Except that enthusiasm here could generously be termed muted. Of the 22 Senate sponsors of this bill, only one, Antoine Thompson, D-Buffalo, comes from this region. And only Thompson has been publicly touting the bill here and in Albany. At a rally for the legislation on the University at Buffalo’s South Campus three weeks ago, Thompson decried the governor’s taxes, fees, and cuts. “If we look at my district alone,” he told the audience of 40-odd people, “there are $8 million in cuts to healthcare facilities.” The senator was the only public office holder at the rally, although several invitations to others had been tendered by the coalition of community organizations that arranged it. There may be latent or incipient support from others in the 12-member Western New York legislative delegation, but none are emphasizing it to their constituents.

The Fair Share tax would set a rate of 8.25 percent for incomes of at least $250,000, from the current top rate of 6.85 percent; 8.97 percent at the $500,000 level; and 10.3 percent at $1 million. The enhanced levies are primarily advocated as a response to the state’s budget shortfall, but there’s another, underlying purpose: restoring a small measure of equity to New York’s fiscal operations. That 6.85 percent is assessed on household incomes of $40,000, for example, and on those of $4 million. The situation seems a very model of regressivity and inequity. As Mauro noted during a recent telephone interview, “The present tax cap exacerbates the growing disparities between rich and poor” in New York. As he and others point out, over the last 30 years, New York has reduced that cap, and taxes on the wealthy, by more than 50 percent.

But the opposition to doing anything to redress even modestly that imbalance remains strong. Take the objections of 59th District State Senator Dale Volker. Craig Miller, a press representative for the Republican Volker, dismissed one popular term for the tax bill, “the millionaires’ tax.” “It’s not a millionaires’ tax,” Miller told Artvoice last week. “It’s a middle-class tax.” A little curiously, considering which senator he was speaking for, Miller argued that “in New York City, $250,000 is two municipal employees.” Continuing in that vein, he observed, “In Westchester County, $250,000 is middle class.”

Maybe, but we’re not in Kansas anymore, or Westchester, and there are a lot of people in New Rochelle, Yonkers, and White Plains who don’t have a prayer of becoming members of that “middle class.”

But it’s not just on the Republican side of the legislative aisle that a reluctance to support the Fair Share measure can be detected. Two weeks ago, a Buffalo News story had liberal Assemblyman Sam Hoyt, a Buffalo Democrat, voicing support for it via a video hook-up to a rally at True Bethel Baptist Church in the city. This report is probably misleading. Last week, during a phone interview, the assemblyman said, “Right now, I’m inclined to vote against it.” Hoyt said he wants a commitment to cut the size of state government written into the eventual budget agreement before he’ll consider any tax hikes. “I want to be able to say we’ve reformed state government,” he said.

Another Democratic member of the Assembly from Buffalo, Crystal Peoples, was less forthright.
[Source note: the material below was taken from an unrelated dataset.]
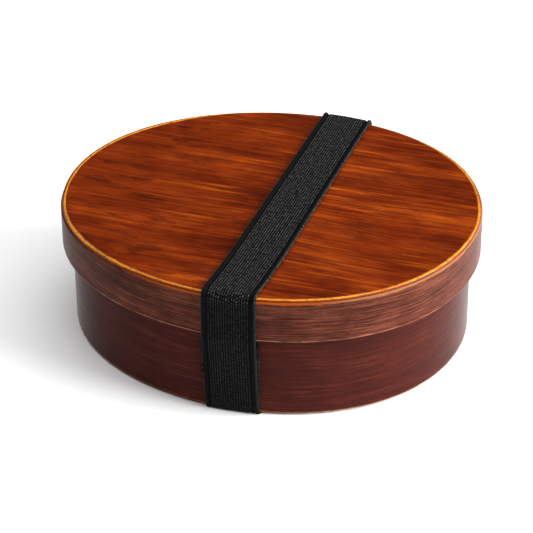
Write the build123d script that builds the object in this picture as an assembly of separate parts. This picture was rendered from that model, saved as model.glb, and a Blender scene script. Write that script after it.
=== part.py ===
from build123d import *
from math import atan2, cos, degrees, hypot, pi, sin
import os

# Oval bentwood lunch box: a stave-bent body, a deep covering lid, a loose
# divider and an elastic band round the short way. Lengths are millimetres.
# X runs along the box, Y across it, Z is up, and the band lies on Z = 0.

# Driving dimensions
HALF_LENGTH = 84.0        # nominal half length of the lid's oval
WIDTH_RATIO = 0.884       # oval width over oval length
BOX_HEIGHT = 52.4         # underside of the base to the top of the lid
LID_HEIGHT = 18.0         # depth of the lid's hoop
WALL = 3.4                # thickness of the bent staves
LID_GAP = 0.7             # gap all round between the lid's hoop and the body
PLATE = 4.0               # thickness of the lid's top and of the base
BAND_WIDTH = 20.8
BAND_THICK = 1.4
BAND_PRESSED = 0.8        # the band's thickness where the box stands on it
BAND_X = 9.7              # centre of the band, off the box's middle
DIVIDER_X = 27.0          # middle of the divider

# The hand-bent oval is a little square at the ends and fuller at one end.
SQUARENESS = 0.0094
FULLER_END = 0.0127
LEAN = 0.0094
OUTLINE_POINTS = 72

# Edges and clearances
LIP_INSET = 0.5           # edge of the lid's board, inside the hoop's outer face
LIP_THICK = 1.1           # the board's lip, which lies on the hoop's top edge
LIP_ROUND = 0.9           # worn edge of the board
HOOP_ROUND = 0.7          # worn outer edge of the hoop under the lip
FOOT_ROUND = 0.9
RIM_ROUND = 0.6
SKIRT_ROUND = 0.4
LID_REST = 0.1            # body rim to the underside of the lid's top
CLEAR = 0.3               # between pieces that move apart
BAND_LIE = 0.1            # top run of the band above the lid

# Lap joints of the staves, sewn with bark, at the back of the box
LAP_ANGLE = 118.0
LAP_GROOVE = 0.5
BARK_LENGTH = 7.0
BARK_HEIGHT = 3.0
BARK_THICK = 0.8
BARK_PROUD = 0.4
BARK_PITCH = 5.6
BODY_STITCHES = 5
LID_STITCHES = 2
BODY_SEW_START = 7.0      # first stitch above the base's underside
LID_SEW_START = 4.0       # first stitch above the skirt's edge

# Divider
DIVIDER_THICK = 4.0
DIVIDER_HEIGHT = 34.0
DIVIDER_ROUND = 1.2
NOTCH_RADIUS = 26.0       # finger notch in the divider's top edge
NOTCH_DEPTH = 7.0

# Sewn join of the band's two ends, on the front side
BAND_SPLIT = 33.5         # height where the part that follows the lid begins
SEW_ROWS = (19.4, 21.7, 28.7, 31.5)
SEW_STITCHES = 6
SEW_PITCH = 2.9
SEW_LENGTH = 2.1
SEW_WIDE = 0.6
SEW_THICK = 0.5
SEW_PROUD = 0.2

# Heights and insets that follow from the above
BASE_Z = BAND_PRESSED
TOP_Z = BASE_Z + BOX_HEIGHT
SKIRT_Z = TOP_Z - LID_HEIGHT
PLATE_Z = TOP_Z - PLATE
LIP_Z = TOP_Z - LIP_THICK
BODY_INSET = WALL + LID_GAP
HALF_WIDTH = HALF_LENGTH * WIDTH_RATIO


def oval_point(turn):
    """Point of the lid's outer oval at a turn in radians, before centring."""
    x = HALF_LENGTH * (cos(turn) - SQUARENESS * cos(3 * turn) - FULLER_END * cos(2 * turn))
    y = HALF_WIDTH * (sin(turn) + LEAN * sin(2 * turn))
    return x, y


def oval_tangent(turn):
    """Unit tangent of the oval, in the direction of growing turn."""
    dx = HALF_LENGTH * (3 * SQUARENESS * sin(3 * turn) + 2 * FULLER_END * sin(2 * turn) - sin(turn))
    dy = HALF_WIDTH * (cos(turn) + 2 * LEAN * cos(2 * turn))
    length = hypot(dx, dy)
    return dx / length, dy / length


def oval_centre():
    """X of the middle of the oval's bounding box."""
    ends = [oval_point(pi * step / 1800)[0] for step in range(3600)]
    return (max(ends) + min(ends)) / 2


CENTRE_X = oval_centre()


def wall_point(turn, inset):
    """Point on the oval moved inward by inset, centred on the origin."""
    x, y = oval_point(turn)
    tx, ty = oval_tangent(turn)
    return x - CENTRE_X - inset * ty, y + inset * tx


def oval_face(inset):
    """Flat face bounded by the oval moved inward by inset."""
    turns = [2 * pi * step / OUTLINE_POINTS for step in range(OUTLINE_POINTS)]
    loop = Edge.make_spline([Vector(*wall_point(turn, inset)) for turn in turns], periodic=True)
    return Face(Wire([loop]))


def oval_block(inset, low, high):
    """Solid with the oval's outline between two heights."""
    return Pos(0, 0, low) * extrude(oval_face(inset), high - low)


def half_width_at(inset):
    """Largest distance of an inset oval from the X axis."""
    return max(wall_point(pi * step / 1800, inset)[1] for step in range(1800))


def edges_at(solid, height, outermost):
    """Outer or inner rim edges of a hoop at one height."""
    level = solid.edges().filter_by_position(Axis.Z, height - 0.01, height + 0.01)
    rims = sorted(level, key=lambda edge: edge.length)
    return rims[-1:] if outermost else rims[:1]


def hoop(inset, low, high):
    """Bent stave: a wall that follows the oval."""
    return oval_block(inset, low, high) - oval_block(inset + WALL, low, high)


def on_wall(inset, height):
    """Location on a wall at the lap, X along the stave and Y into it."""
    turn = LAP_ANGLE * pi / 180
    x, y = wall_point(turn, inset)
    tx, ty = oval_tangent(turn)
    return Pos(x, y, height) * Rot(0, 0, degrees(atan2(ty, tx)))


def bark_stitches(inset, first, count):
    """Row of bark stitches that sew the two ends of a stave together."""
    depth = BARK_THICK / 2 - BARK_PROUD
    strip = Pos(0, depth, 0) * Box(BARK_LENGTH, BARK_THICK, BARK_HEIGHT)
    return [on_wall(inset, first + row * BARK_PITCH) * strip for row in range(count)]


def lap_line(inset, low, high):
    """Shallow groove where the outer end of the stave stops."""
    tall = high - low + 2 * LAP_GROOVE
    slot = Pos(BARK_LENGTH, 0, 0) * Box(LAP_GROOVE, 2 * LAP_GROOVE, tall)
    return on_wall(inset, (low + high) / 2) * slot


def make_body_wall(stitches):
    """Bent wall of the body, with its lap groove and stitch seats."""
    high = PLATE_Z - LID_REST
    wall = hoop(BODY_INSET, BASE_Z, high)
    wall = fillet(edges_at(wall, high, True), RIM_ROUND)
    wall = fillet(edges_at(wall, high, False), RIM_ROUND)
    wall = fillet(edges_at(wall, BASE_Z, True), FOOT_ROUND)
    wall = wall - lap_line(BODY_INSET, BASE_Z, high)
    return wall - stitches


def make_body_base():
    """Oval base set inside the foot of the wall."""
    return oval_block(BODY_INSET + WALL, BASE_Z, BASE_Z + PLATE)


def make_lid_hoop(stitches):
    """Bent hoop of the lid, with its worn upper edge under the board's lip."""
    ring = hoop(0, SKIRT_Z, LIP_Z)
    ring = fillet(edges_at(ring, LIP_Z, True), HOOP_ROUND)
    ring = fillet(edges_at(ring, SKIRT_Z, True), SKIRT_ROUND)
    ring = fillet(edges_at(ring, SKIRT_Z, False), SKIRT_ROUND)
    ring = ring - lap_line(0, SKIRT_Z, LIP_Z)
    return ring - stitches


def make_lid_top():
    """Oval top board let into the lid's hoop, its lip lying on the hoop's top edge."""
    board = oval_block(WALL, PLATE_Z, TOP_Z) + oval_block(LIP_INSET, LIP_Z, TOP_Z)
    return fillet(edges_at(board, TOP_Z, True), LIP_ROUND)


def make_divider():
    """Loose upright board that parts the box in two, with a finger notch."""
    low = BASE_Z + PLATE
    top = low + DIVIDER_HEIGHT
    board = Pos(DIVIDER_X, 0, low + DIVIDER_HEIGHT / 2) * Box(
        DIVIDER_THICK, 2 * HALF_WIDTH, DIVIDER_HEIGHT)
    board = fillet(board.edges().filter_by(Axis.Y).group_by(Axis.Z)[-1], DIVIDER_ROUND)
    notch = Pos(DIVIDER_X, 0, top + NOTCH_RADIUS - NOTCH_DEPTH) * Rot(0, 90, 0) * Cylinder(
        NOTCH_RADIUS, 2 * DIVIDER_THICK)
    return (board - notch) & oval_block(BODY_INSET + WALL + CLEAR, low, top)


def band_profile():
    """Closed section of the band's loop in the YZ plane."""
    foot_y = half_width_at(BODY_INSET) + CLEAR
    side_y = half_width_at(0) + CLEAR
    top_z = TOP_Z + BAND_LIE
    right = [(foot_y, BASE_Z), (side_y, SKIRT_Z), (side_y, top_z)]
    left = [(-y, z) for y, z in reversed(right)]
    inside = make_face(Polyline(*right, *left, close=True))
    outside = offset(inside, BAND_THICK, kind=Kind.ARC)
    return outside - inside


def make_band():
    """Whole elastic band as one loop of webbing, pressed flat under the base."""
    start = BAND_X - BAND_WIDTH / 2
    upright = Plane(origin=(start, 0, 0), x_dir=(0, 1, 0), z_dir=(1, 0, 0))
    return extrude(upright * band_profile(), BAND_WIDTH) & space_above(0)


def band_outer_y(height):
    """Y of the band's outer face on the front side at a height."""
    foot_y = half_width_at(BODY_INSET) + CLEAR
    rise = SKIRT_Z - BASE_Z
    run = half_width_at(0) - half_width_at(BODY_INSET)
    along = (height - BASE_Z) / rise
    return -(foot_y + run * along + BAND_THICK * hypot(rise, run) / rise)


def sewn_rows():
    """Thread stitches of the band's sewn join, lying on its outer face."""
    run = half_width_at(0) - half_width_at(BODY_INSET)
    slope = degrees(atan2(run, SKIRT_Z - BASE_Z))
    first = BAND_X - SEW_PITCH * (SEW_STITCHES - 1) / 2
    thread = Pos(0, SEW_THICK / 2 - SEW_PROUD, 0) * Box(SEW_LENGTH, SEW_THICK, SEW_WIDE)
    stitches = []
    for height in SEW_ROWS:
        for step in range(SEW_STITCHES):
            spot = Pos(first + step * SEW_PITCH, band_outer_y(height), height)
            stitches.append(spot * Rot(slope, 0, 0) * thread)
    return stitches


def space_above(height):
    """Block that holds everything above a height."""
    size = 4 * HALF_LENGTH
    return Pos(0, 0, height + size / 2) * Box(size, size, size)


def save(name, shape):
    """Write one named piece as a STEP file."""
    piece = shape if isinstance(shape, Solid) else Compound(children=list(shape.solids()))
    solids = piece.solids()
    export_step(solids[0] if len(solids) == 1 else piece, os.path.join("parts", name + ".step"))


def main():
    os.makedirs("parts", exist_ok=True)
    body_bark = bark_stitches(BODY_INSET, BASE_Z + BODY_SEW_START, BODY_STITCHES)
    lid_bark = bark_stitches(0, SKIRT_Z + LID_SEW_START, LID_STITCHES)
    thread = sewn_rows()
    band = make_band()
    save("body_wall", make_body_wall(body_bark))
    save("body_base", make_body_base())
    save("body_bark_stitching", Compound(children=body_bark))
    save("lid_hoop", make_lid_hoop(lid_bark))
    save("lid_top", make_lid_top())
    save("lid_bark_stitching", Compound(children=lid_bark))
    save("divider", make_divider())
    save("band_lower", (band - space_above(BAND_SPLIT)) - thread)
    save("band_upper", band & space_above(BAND_SPLIT))
    save("band_thread", Compound(children=thread))


main()
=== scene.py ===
import math

import bmesh
import bpy
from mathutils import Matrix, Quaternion, Vector


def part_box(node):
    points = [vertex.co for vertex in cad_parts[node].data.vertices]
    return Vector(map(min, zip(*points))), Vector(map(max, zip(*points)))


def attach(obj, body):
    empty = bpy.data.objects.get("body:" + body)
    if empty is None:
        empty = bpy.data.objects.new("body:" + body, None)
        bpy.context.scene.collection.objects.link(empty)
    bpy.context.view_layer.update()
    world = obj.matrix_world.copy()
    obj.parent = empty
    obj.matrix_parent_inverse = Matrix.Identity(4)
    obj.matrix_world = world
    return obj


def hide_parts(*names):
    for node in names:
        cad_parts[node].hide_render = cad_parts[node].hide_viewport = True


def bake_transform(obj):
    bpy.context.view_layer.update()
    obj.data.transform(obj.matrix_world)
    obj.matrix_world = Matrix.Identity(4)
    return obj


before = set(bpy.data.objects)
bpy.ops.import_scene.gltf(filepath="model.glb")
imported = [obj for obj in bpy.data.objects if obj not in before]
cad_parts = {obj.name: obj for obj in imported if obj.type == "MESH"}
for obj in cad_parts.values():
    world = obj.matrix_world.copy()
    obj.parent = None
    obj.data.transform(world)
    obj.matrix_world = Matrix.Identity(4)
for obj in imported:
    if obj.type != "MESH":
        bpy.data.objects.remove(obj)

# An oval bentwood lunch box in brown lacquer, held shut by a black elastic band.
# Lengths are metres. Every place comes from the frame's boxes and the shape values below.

MM = 0.001

# The oval of the staves, as the frame's maker drew it
WIDTH_RATIO = 0.884
SQUARENESS = 0.0094
FULLER_END = 0.0127
LEAN = 0.0094
LAP_TURN = math.radians(118)
OVAL_STEPS = 540

# The camera, as the photograph was taken
VIEW_AZIMUTH = 18.43
VIEW_ELEVATION = 30.77
VIEW_DISTANCE = 0.906
VIEW_ROLL = -0.24
LENS = 154.1
SENSOR = 36.0
SHIFT_X = -0.0121
SHIFT_Y = -0.0198

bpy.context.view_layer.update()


def box_of(node):
    """Lowest and highest corner of a CAD node."""
    low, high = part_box(node)
    return Vector(low), Vector(high)


HOOP_LOW, HOOP_HIGH = box_of("lid_hoop")
BOARD_LOW, BOARD_HIGH = box_of("lid_top")
WALL_LOW, WALL_HIGH = box_of("body_wall")
FLOOR_HIGH = box_of("body_base")[1]
BAND_LOW, BAND_HIGH = box_of("band_upper")

LIP_INSET = HOOP_HIGH.x - BOARD_HIGH.x
STAVE = WALL_HIGH.x - FLOOR_HIGH.x
BODY_INSET = HOOP_HIGH.x - WALL_HIGH.x
SKIRT_Z = HOOP_LOW.z
LIP_Z = HOOP_HIGH.z
TOP_Z = BOARD_HIGH.z
BOARD_Z = BOARD_LOW.z
BASE_Z = WALL_LOW.z
RIM_Z = WALL_HIGH.z
BAND_X = (BAND_LOW.x + BAND_HIGH.x) / 2
BAND_WIDTH = BAND_HIGH.x - BAND_LOW.x


# ---------------------------------------------------------------- the oval

def unit_oval(turn):
    """Point of the oval with half length 1, before centring."""
    x = math.cos(turn) - SQUARENESS * math.cos(3 * turn) - FULLER_END * math.cos(2 * turn)
    y = WIDTH_RATIO * (math.sin(turn) + LEAN * math.sin(2 * turn))
    return x, y


def unit_tangent(turn):
    """Unit tangent of the oval, in the direction of growing turn."""
    dx = 3 * SQUARENESS * math.sin(3 * turn) + 2 * FULLER_END * math.sin(2 * turn) - math.sin(turn)
    dy = WIDTH_RATIO * (math.cos(turn) + 2 * LEAN * math.cos(2 * turn))
    length = math.hypot(dx, dy)
    return dx / length, dy / length


END_STEPS = 3600
ENDS = [unit_oval(math.tau * step / END_STEPS)[0] for step in range(END_STEPS)]
HALF_LENGTH = (HOOP_HIGH.x - HOOP_LOW.x) / (max(ENDS) - min(ENDS))
CENTRE_X = HALF_LENGTH * (max(ENDS) + min(ENDS)) / 2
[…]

She didn’t respond to two phone requests for a comment on the legislation.

It’s at least a little difficult to comprehend why Thompson is so far so conspicuous in his advocacy for it. In a seemingly ambivalent, somewhat muddled editorial last Saturday, the Buffalo News cited Governor Paterson for “bravely” resisting calls to raise taxes to meet the budget problem. It may be Thompson who’s being brave, perhaps more than he had intended to be.

There is a set of sound economic, political and social reasons why this shouldn’t be the case. Liz Smith, lead organizer of the Working Families Party in Western New York, says that there’s some recognition of this in Albany. At a recent meeting there with Democratic legislative leaders, she reports they admitted “there was no way they can balance the budget without these tax changes.”

This year’s polling data don’t just show general support for them; for each of the three tax brackets there was an even more convincing majority from both Democratic and Independent respondents. (For the lowest level, $250,000, they were 67 percent and 59 percent, respectively, in the Quinnipiac poll.) These data may be of particular relevance to someone like Hoyt, who, some observers and proponents suspect, may be holding out for a bill that bases an increase on incomes of at least half a million. (This would yield 90 percent of the total return of the more inclusive proposal.)

The economic arguments for Fair Share are strong. Amid all the wrangling and dire forecasts of economic ill effects, it seems to have been forgotten that in 2003, in the wake of a recession that began two years earlier, the legislature passed a three-year tax hike on New Yorkers reporting at least $500,000 in income, despite a veto by then-Governor George Pataki. The number of high-income tax returns grew by 30 percent during the next several years, economists at the Fiscal Policy Institute have calculated.

Michael Clements, a member of Senator Schneiderman’s Albany staff, points to a study done at Princeton University’s Policy Research Institute which found that after New Jersey passed tax hikes on incomes of at least $500,000, there was no net increase in out-of-state migration, and tax returns from that bracket rose over four years by 70 percent. This is in line with a review of the literature undertaken five years ago for Washington’s Economic Policy Institute by Washington College economist Frank Lynch. He reported that lowering state income taxes had little or no positive association with increased business activity in a state.

After the university rally, Senator Thompson responded to a question about Fair Share’s prospects, saying, “I think it’s going to clear the Assembly, and the Senate is the question, but I’m hopeful about that.”

To which one might wonder, if not now, when?